English grammar, rewriting English and computerized checking. Help

Re: English grammar, rewriting English and computerized checking. Help

by Joshua Bragg -
Number of replies: 0

I think your best bet on this is the Pmatch question type.  It is exceptionally powerful at the expense of being complex.  You need the power though to deal with the range of possible answers from students.  I don't think the standard short answer question type is going to cut it for you because of the degree of complexity in the language.
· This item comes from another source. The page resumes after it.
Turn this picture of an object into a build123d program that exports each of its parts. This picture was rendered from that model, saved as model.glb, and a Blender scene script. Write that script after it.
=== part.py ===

But that seems like a rather odd set of additional limitations.  In fact, that seems positively overbearing.  If I were going to try to do this I would

  1. Write the Pmatch questions as best I could on a first pass.
  2. Do a trial run with the questions and actual students (or perhaps teachers posing as students).
  3. Make sure that all those answers were graded suitably and refine your Pmatch questions to correct any places where they weren't graded well.
  4. Run the entire quiz with the actual student set.  Keep the review options set so that students can't see their results at all.
  5. Once the quiz has been completed, use the question statistics to review the answers to each question in bulk.  Check again to make sure that things are graded well.  You're not looking at each individual student's paper this way, only the bulk collection.  Regrade and then review the statistics again until you're happy with the accuracy.
  6. Change the review options so that students can see their grade.

I could also see skipping straight from 1 to 4, but it easier to work with a smaller data set first.

The other thing to keep in mind with things like this is that the upfront investment is large, but once you've done it successfully then you can reuse this thing next year/semester with only minimal changes.